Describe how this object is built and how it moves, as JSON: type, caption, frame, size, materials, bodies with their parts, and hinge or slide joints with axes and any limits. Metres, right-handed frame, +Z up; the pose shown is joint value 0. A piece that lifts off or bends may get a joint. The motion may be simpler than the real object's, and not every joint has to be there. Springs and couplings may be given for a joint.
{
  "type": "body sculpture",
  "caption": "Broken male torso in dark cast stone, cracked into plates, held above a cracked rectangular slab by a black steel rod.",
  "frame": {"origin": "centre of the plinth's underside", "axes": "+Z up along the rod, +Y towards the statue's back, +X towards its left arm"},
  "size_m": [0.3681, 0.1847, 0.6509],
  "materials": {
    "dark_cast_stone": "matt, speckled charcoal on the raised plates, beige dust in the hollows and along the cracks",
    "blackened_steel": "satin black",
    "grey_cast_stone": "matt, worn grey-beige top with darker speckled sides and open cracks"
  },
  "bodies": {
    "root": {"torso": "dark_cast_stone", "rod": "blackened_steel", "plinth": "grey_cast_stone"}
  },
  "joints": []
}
=====
■ YOUR OBJECTIVE: Write out the full listing exactly as given.

■ IN RESPONSE:
Describe how this object is built and how it moves, as JSON: type, caption, frame, size, materials, bodies with their parts, and hinge or slide joints with axes and any limits. Metres, right-handed frame, +Z up; the pose shown is joint value 0. A piece that lifts off or bends may get a joint. The motion may be simpler than the real object's, and not every joint has to be there. Springs and couplings may be given for a joint.
{
  "type": "body sculpture",
  "caption": "Broken male torso in dark cast stone, cracked into plates, held above a cracked rectangular slab by a black steel rod.",
  "frame": {"origin": "centre of the plinth's underside", "axes": "+Z up along the rod, +Y towards the statue's back, +X towards its left arm"},
  "size_m": [0.3681, 0.1847, 0.6509],
  "materials": {
    "dark_cast_stone": "matt, speckled charcoal on the raised plates, beige dust in the hollows and along the cracks",
    "blackened_steel": "satin black",
    "grey_cast_stone": "matt, worn grey-beige top with darker speckled sides and open cracks"
  },
  "bodies": {
    "root": {"torso": "dark_cast_stone", "rod": "blackened_steel", "plinth": "grey_cast_stone"}
  },
  "joints": []
}